THE REQUEST: Copy out every line that contains "hinge".

ENTRIES SHOWN:
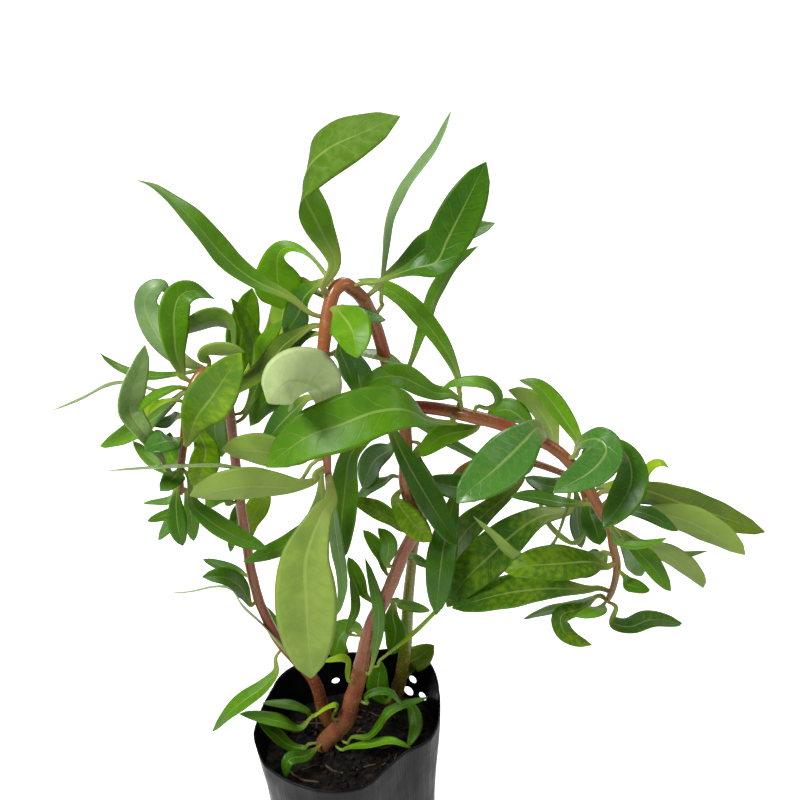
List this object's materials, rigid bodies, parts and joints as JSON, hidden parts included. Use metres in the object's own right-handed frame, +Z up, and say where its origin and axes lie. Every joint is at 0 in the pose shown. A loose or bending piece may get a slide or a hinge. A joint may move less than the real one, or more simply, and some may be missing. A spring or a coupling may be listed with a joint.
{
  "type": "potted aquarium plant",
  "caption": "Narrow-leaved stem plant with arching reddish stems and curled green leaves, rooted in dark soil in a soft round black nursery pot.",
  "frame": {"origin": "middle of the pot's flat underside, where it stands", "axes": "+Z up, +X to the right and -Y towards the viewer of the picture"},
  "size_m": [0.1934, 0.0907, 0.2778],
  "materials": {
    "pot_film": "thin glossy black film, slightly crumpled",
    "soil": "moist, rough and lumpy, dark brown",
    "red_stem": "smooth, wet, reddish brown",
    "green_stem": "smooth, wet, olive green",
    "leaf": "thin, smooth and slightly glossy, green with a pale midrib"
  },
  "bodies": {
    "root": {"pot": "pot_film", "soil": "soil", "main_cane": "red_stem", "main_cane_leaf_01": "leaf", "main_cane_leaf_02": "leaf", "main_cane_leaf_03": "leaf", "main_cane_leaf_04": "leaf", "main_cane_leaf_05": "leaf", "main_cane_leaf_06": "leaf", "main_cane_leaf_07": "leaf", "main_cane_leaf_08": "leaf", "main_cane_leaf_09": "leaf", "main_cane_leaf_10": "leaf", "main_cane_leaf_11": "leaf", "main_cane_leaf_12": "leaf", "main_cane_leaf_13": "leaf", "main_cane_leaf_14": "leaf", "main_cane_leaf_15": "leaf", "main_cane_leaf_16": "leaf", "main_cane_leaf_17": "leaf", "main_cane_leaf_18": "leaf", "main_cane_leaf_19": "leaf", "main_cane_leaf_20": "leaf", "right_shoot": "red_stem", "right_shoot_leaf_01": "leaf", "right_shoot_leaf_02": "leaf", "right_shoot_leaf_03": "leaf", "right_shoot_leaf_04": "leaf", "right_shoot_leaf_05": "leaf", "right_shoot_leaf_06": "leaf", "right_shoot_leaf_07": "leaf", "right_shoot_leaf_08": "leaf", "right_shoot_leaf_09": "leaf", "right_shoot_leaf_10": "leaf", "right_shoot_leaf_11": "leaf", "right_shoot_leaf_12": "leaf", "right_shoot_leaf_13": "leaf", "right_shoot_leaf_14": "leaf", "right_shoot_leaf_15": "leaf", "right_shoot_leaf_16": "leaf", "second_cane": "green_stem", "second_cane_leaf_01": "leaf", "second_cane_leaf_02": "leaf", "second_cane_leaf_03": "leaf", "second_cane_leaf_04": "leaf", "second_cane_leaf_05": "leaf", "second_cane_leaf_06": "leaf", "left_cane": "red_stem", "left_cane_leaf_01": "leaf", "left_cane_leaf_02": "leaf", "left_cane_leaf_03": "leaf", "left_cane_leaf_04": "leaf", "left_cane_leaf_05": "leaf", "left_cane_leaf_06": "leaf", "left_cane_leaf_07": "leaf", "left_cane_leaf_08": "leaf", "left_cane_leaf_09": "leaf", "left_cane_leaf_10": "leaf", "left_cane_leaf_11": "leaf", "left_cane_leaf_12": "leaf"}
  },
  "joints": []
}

...

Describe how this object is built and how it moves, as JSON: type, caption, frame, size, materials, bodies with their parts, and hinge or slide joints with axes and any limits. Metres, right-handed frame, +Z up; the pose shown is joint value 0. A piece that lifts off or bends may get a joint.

SOLUTION BELOW:
List this object's materials, rigid bodies, parts and joints as JSON, hidden parts included. Use metres in the object's own right-handed frame, +Z up, and say where its origin and axes lie. Every joint is at 0 in the pose shown. A loose or bending piece may get a slide or a hinge. A joint may move less than the real one, or more simply, and some may be missing. A spring or a coupling may be listed with a joint.
Describe how this object is built and how it moves, as JSON: type, caption, frame, size, materials, bodies with their parts, and hinge or slide joints with axes and any limits. Metres, right-handed frame, +Z up; the pose shown is joint value 0. A piece that lifts off or bends may get a joint.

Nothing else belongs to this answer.